Knowing who we are as God's children, truly internalizing it, leads to acceptance. Yogi Bhajan once said, "If you don't see God in all, you don't see God at all." Indeed, isn't that what Jesus preached when He said "Inasmuch as ye have done it unto one of the least of these my brethren, ye have done it unto me" (Matthew 25:40)? When we see beyond the maya, the illusion, of this life and into the reality that we are all God's children, that every person's soul is Jesus to us (our interactions with any person directly impact the Christ who suffered for those interactions)--when that understanding becomes an incontrovertible part of us, we accept.

We accept everything.

We accept the people in our lives and their choices. We accept the unpleasant events in our lives. We accept.

Chapter 16 explains that acceptance is impartiality, and impartiality is Heaven. Think of the scriptural concept that God is no respecter of persons. That kind of impartiality to crucial to the functioning of the Kingdom of God--crucial to the functioning of the universe.

Heaven is Tao, Tao is eternal--these principles are beyond time and space.

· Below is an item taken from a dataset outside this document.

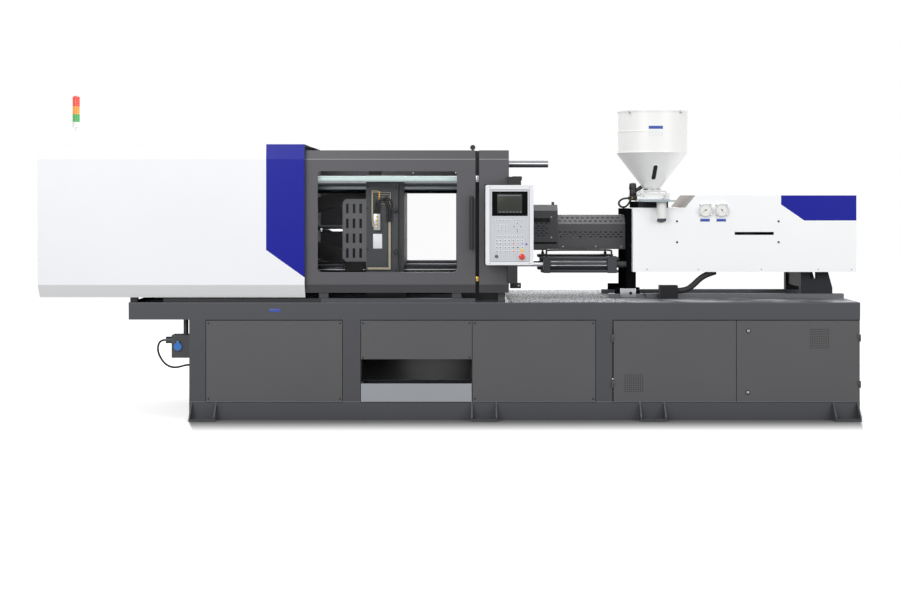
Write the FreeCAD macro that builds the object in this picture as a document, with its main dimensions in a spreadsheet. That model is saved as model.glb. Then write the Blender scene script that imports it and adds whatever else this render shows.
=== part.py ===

The self is no more, without danger

When we embrace the Tao completely, the ego--the part of the self that conceives of itself as separate from the rest of Creation--is subsumed in unity, oneness... one might say Zion, or a Zion Consciousness.
Moses 7:18
18 And the Lord called his people Zion, because they were of one heart and one mind, and dwelt in righteousness; and there was no poor among them.
Becoming a Zion person means experiencing a true unity with everyone else who is Zion--having one heart and one mind with them. Under that sort of condition, it seems the self would be "no more," and there would be no danger.

Conclusion

Understanding and fully internalizing the Plan of Salvation leads to a level of tranquility and acceptance that eventually leads to a Zion Consciousness.